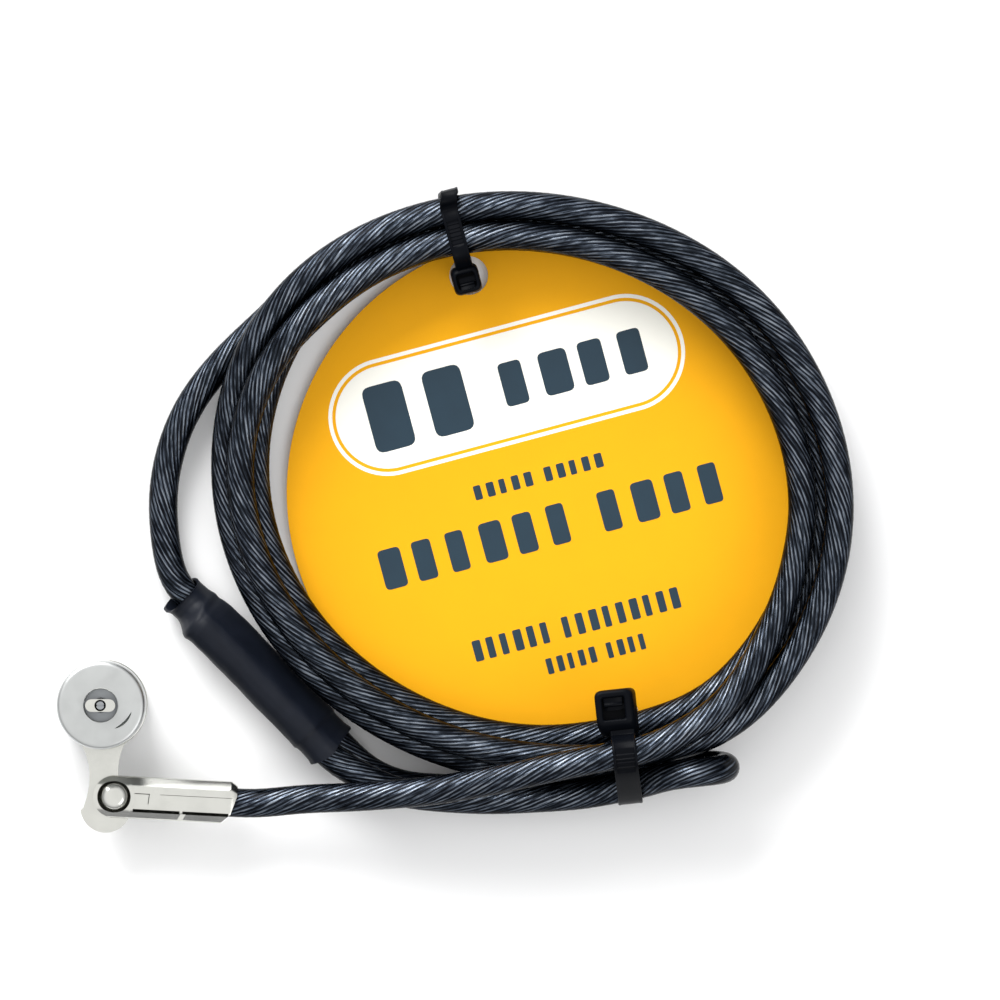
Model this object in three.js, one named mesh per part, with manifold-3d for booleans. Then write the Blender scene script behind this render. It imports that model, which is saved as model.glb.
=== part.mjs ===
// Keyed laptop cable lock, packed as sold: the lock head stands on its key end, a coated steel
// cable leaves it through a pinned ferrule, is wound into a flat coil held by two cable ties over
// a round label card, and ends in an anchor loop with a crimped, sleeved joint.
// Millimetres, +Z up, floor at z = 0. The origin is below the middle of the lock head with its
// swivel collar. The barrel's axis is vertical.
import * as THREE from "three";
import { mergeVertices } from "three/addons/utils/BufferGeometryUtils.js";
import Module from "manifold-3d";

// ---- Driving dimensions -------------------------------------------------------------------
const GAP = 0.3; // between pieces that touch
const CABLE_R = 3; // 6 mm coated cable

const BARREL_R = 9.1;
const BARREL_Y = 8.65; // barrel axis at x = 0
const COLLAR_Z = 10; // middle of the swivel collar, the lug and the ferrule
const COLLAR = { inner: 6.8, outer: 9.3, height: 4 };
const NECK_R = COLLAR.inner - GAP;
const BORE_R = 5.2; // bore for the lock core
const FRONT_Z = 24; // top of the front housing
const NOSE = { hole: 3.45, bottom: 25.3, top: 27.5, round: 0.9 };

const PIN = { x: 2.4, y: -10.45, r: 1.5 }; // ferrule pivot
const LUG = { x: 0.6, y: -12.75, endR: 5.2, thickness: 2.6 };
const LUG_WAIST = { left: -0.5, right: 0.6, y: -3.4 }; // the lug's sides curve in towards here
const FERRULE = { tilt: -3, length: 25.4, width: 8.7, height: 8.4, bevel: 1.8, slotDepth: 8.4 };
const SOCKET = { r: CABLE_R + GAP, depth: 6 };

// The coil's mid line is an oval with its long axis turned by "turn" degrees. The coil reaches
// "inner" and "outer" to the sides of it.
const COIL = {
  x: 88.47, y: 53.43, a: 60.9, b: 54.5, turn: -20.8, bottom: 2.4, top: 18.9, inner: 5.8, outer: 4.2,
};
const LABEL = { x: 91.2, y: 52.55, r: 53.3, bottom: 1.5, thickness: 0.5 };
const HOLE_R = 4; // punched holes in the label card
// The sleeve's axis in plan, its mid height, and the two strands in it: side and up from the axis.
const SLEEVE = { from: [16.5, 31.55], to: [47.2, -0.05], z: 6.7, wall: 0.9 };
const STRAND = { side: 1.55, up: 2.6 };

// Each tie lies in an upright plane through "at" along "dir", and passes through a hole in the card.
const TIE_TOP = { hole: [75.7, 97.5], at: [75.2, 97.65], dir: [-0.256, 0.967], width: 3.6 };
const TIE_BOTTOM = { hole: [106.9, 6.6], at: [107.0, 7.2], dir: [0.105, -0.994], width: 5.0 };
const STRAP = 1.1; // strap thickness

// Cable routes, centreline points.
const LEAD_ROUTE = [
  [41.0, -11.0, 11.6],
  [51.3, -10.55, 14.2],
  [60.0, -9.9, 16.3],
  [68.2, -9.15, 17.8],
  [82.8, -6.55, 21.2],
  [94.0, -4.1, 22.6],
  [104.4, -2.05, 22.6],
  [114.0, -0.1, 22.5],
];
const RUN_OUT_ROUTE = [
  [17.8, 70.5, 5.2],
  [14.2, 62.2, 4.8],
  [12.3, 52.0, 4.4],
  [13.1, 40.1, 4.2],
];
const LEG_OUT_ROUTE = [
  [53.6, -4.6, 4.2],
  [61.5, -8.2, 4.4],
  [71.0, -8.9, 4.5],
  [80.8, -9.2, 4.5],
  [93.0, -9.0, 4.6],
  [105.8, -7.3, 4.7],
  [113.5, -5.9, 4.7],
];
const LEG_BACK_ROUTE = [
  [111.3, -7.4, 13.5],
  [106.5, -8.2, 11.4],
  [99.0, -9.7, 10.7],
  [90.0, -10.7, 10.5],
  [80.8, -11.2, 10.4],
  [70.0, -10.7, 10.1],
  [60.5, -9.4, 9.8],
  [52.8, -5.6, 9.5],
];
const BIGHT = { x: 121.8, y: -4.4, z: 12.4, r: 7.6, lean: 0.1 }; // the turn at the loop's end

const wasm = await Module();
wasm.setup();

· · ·

Goal of the exercise> Set down verbatim only the lines between the start of the data above and the line with "27.5, round: 0.9", both boundaries included.

Output for this task>
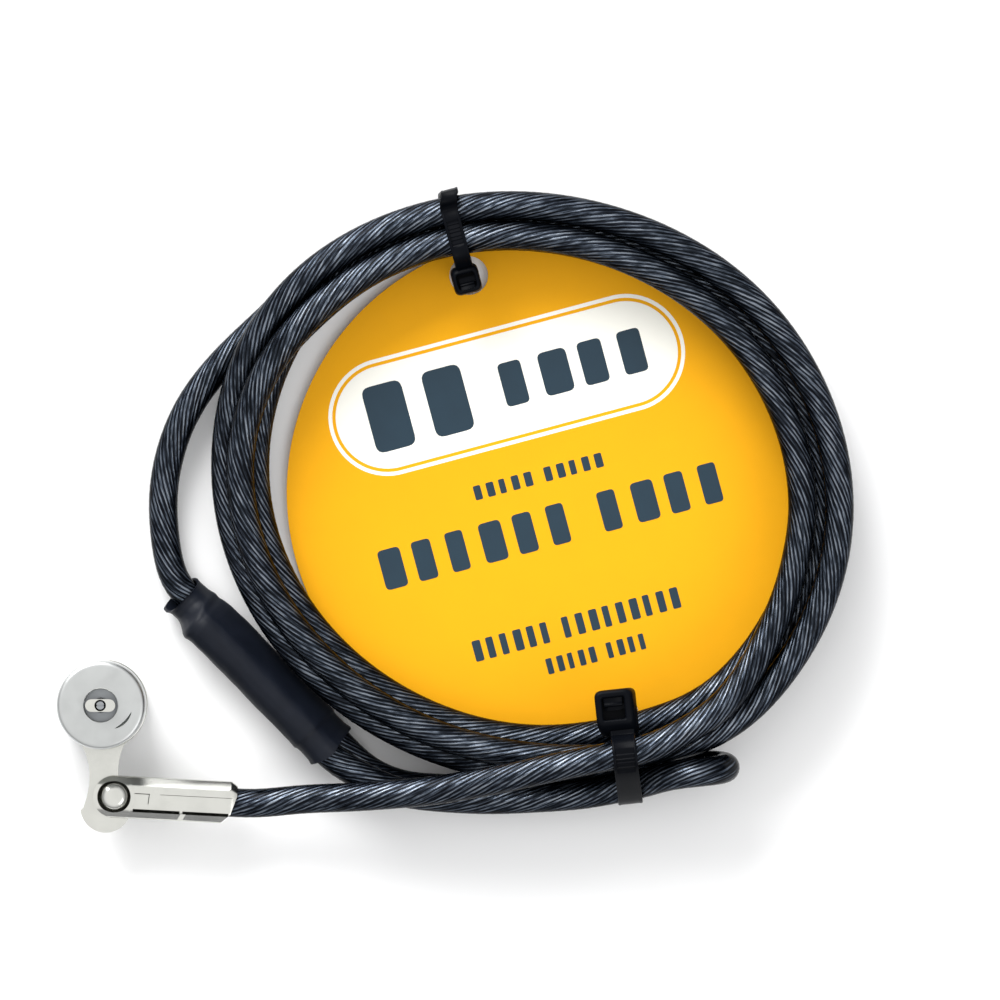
Model this object in three.js, one named mesh per part, with manifold-3d for booleans. Then write the Blender scene script behind this render. It imports that model, which is saved as model.glb.
=== part.mjs ===
// Keyed laptop cable lock, packed as sold: the lock head stands on its key end, a coated steel
// cable leaves it through a pinned ferrule, is wound into a flat coil held by two cable ties over
// a round label card, and ends in an anchor loop with a crimped, sleeved joint.
// Millimetres, +Z up, floor at z = 0. The origin is below the middle of the lock head with its
// swivel collar. The barrel's axis is vertical.
import * as THREE from "three";
import { mergeVertices } from "three/addons/utils/BufferGeometryUtils.js";
import Module from "manifold-3d";

// ---- Driving dimensions -------------------------------------------------------------------
const GAP = 0.3; // between pieces that touch
const CABLE_R = 3; // 6 mm coated cable

const BARREL_R = 9.1;
const BARREL_Y = 8.65; // barrel axis at x = 0
const COLLAR_Z = 10; // middle of the swivel collar, the lug and the ferrule
const COLLAR = { inner: 6.8, outer: 9.3, height: 4 };
const NECK_R = COLLAR.inner - GAP;
const BORE_R = 5.2; // bore for the lock core
const FRONT_Z = 24; // top of the front housing
const NOSE = { hole: 3.45, bottom: 25.3, top: 27.5, round: 0.9 };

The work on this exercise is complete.